The key phrase in the announcement is "scale AI-powered engagement." For luxury retailers, scaling personalization has been a perennial hurdle. True luxury service is intimate and labor-intensive. The promise here is that AI can augment the associate, not replace them, by:

  1. Providing Real-Time Intelligence: Equipping associates with AI-driven insights during client interactions—suggesting complementary products based on a customer's purchase history or current browse behavior, both in-store and online.
  2. Automating Routine Engagement: Using AI to handle initial customer inquiries, schedule appointments, or send personalized follow-ups, freeing associates to focus on deep relationship building and complex sales.
  3. Unifying the Customer Profile: AI models can synthesize data from POS systems, e-commerce platforms, and interaction logs (chats, emails, in-store notes) to create a dynamic, 360-degree view of the client. This becomes the single source of truth for personalization.

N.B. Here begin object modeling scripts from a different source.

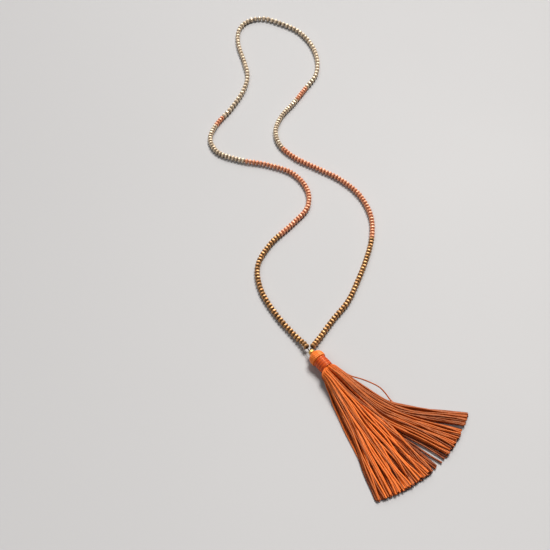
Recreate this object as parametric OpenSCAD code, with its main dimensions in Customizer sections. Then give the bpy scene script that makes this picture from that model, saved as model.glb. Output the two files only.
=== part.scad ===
// Tassel necklace: a long loop of small cut beads with a silky tassel, laid flat on a surface.
// Millimetres, +Z up. The origin is the middle of the footprint, at the surface that it lies on.

/* [Beads] */
// Diameter across a bead's belt
bead_d = 4; // [3.2:0.1:5]
// Length of a bead along the thread
bead_t = 2.5; // [2:0.05:3]
// Flat belt of a bead, along the thread
bead_belt = 0.8; // [0.4:0.1:1.2]
// Diameter of a bead's flat end face
bead_face_d = 2.3; // [2:0.1:2.8]
// Mean gap between neighbouring beads
bead_gap = 0.3; // [0.2:0.05:0.6]
// Bore through a bead
bead_bore = 1.2; // [1.1:0.05:1.5]
// Diameter of the thread
thread_d = 0.7; // [0.5:0.05:0.8]

/* [Colour runs] */
// Bronze beads nearest the tassel, right and left
bronze_count = [38, 40];
// Coral beads above them, right and left
coral_count = [43, 40];
// Champagne beads above those, right and left
champagne_count = [22, 20];
// Short coral accent before the back of the loop, right and left
accent_count = [6, 4];

/* [Collector bead] */
// Diameter of the gold bead that both threads pass through
collector_d = 4.2; // [3.6:0.1:5]
// Length of the gold bead
collector_t = 2.8; // [2.4:0.1:3.6]
// Bare thread between the gold bead and the middle of the first bead of each side
first_bead_lead = 4.6; // [4.4:0.1:6]

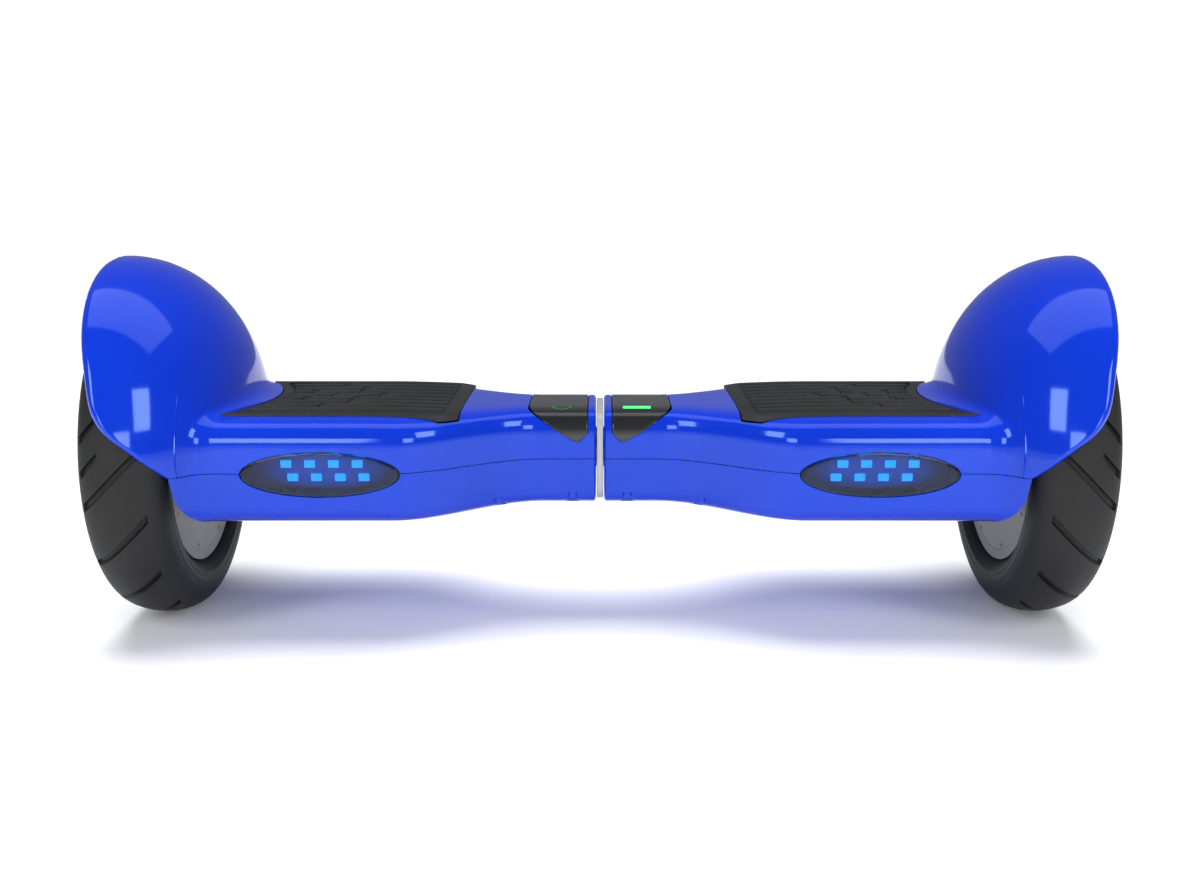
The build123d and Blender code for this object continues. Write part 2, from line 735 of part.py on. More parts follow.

Business Impact and Implementation Considerations

For a luxury brand, implementing such a platform is a significant operational and cultural undertaking. The business impact targets the core metrics of high-end retail:

  • Increased Average Order Value (AOV): Through better cross-selling and upselling powered by AI recommendations.
  • Improved Client Retention: By enabling more consistent, personalized, and proactive engagement across all touchpoints.
  • Enhanced Associate Productivity: Empowering sales staff with tools that make them more effective and knowledgeable.

Implementation would require deep integration with existing CRM (e.g., Salesforce), ERP, and e-commerce systems (e.g., Shopify Commerce Components, Salesforce Commerce Cloud). Data governance and privacy are paramount—luxury clients expect the highest discretion. The platform must be designed with privacy-by-default, ensuring all AI processing complies with global regulations (GDPR, CCPA) and brand-specific privacy policies.

Governance & Risk Assessment

The primary risks are not technological but operational and reputational.

  • Data Security: A consolidated platform holding rich customer data is a high-value target. Security architecture must be enterprise-grade.
  • AI Bias & Relevance: The AI's recommendations must reflect the brand's aesthetic and values. A poorly tuned model suggesting off-brand items could damage the customer experience and brand equity.
  • Associate Adoption: The tool is only as good as its use. Success depends on seamless UX and tangible benefits for the sales team, requiring significant change management and training.
  • Platform Lock-in: As with any major software platform, retailers must assess the long-term strategic flexibility and cost of adopting a unified system from a single vendor.

The merger suggests the combined entity believes it can overcome these challenges by bringing together Tulip's deep in-store experience with Salesfloor's digital expertise, creating a more robust offering than either could provide alone.

AI Analysis

This merger is a concrete signal that the market for AI-powered retail tools is maturing beyond point solutions. For AI leaders at luxury houses, it underscores a critical trend: the next wave of competitive advantage will come from **orchestrating AI across the entire customer journey**, not deploying it in silos. The Tulip-Salesfloor combination is attempting to build the operational system of record for omnichannel clienteling. This development connects to a broader ecosystem movement. Just days ago, **Google unveiled its Universal Commerce Protocol (UCP)**, an open-source standard aimed at securing transactions for AI agents. While different in scope, both moves address the same fundamental problem: creating trusted, scalable infrastructure for commerce in an AI-native world. A platform like Tulip-Salesfloor could potentially leverage such protocols to securely connect its AI recommendations to purchasing actions across different systems. Furthermore, the trend of **unification** is evident elsewhere in the AI landscape. As we covered recently, Luma AI's launch of **Uni-1** seeks to be a unified model for image generation, challenging Google's own specialized models. The parallel is clear: consolidation and unification are happening at both the infrastructure layer (Google's UCP) and the application layer (Tulip-Salesfloor). For technical decision-makers, the question shifts from "which AI tool should we pilot?" to "which integrated platform will become the central nervous system for our customer engagement?" This merger forces a strategic evaluation of whether to assemble a best-of-breed stack or bet on a unified suite from a consolidating vendor.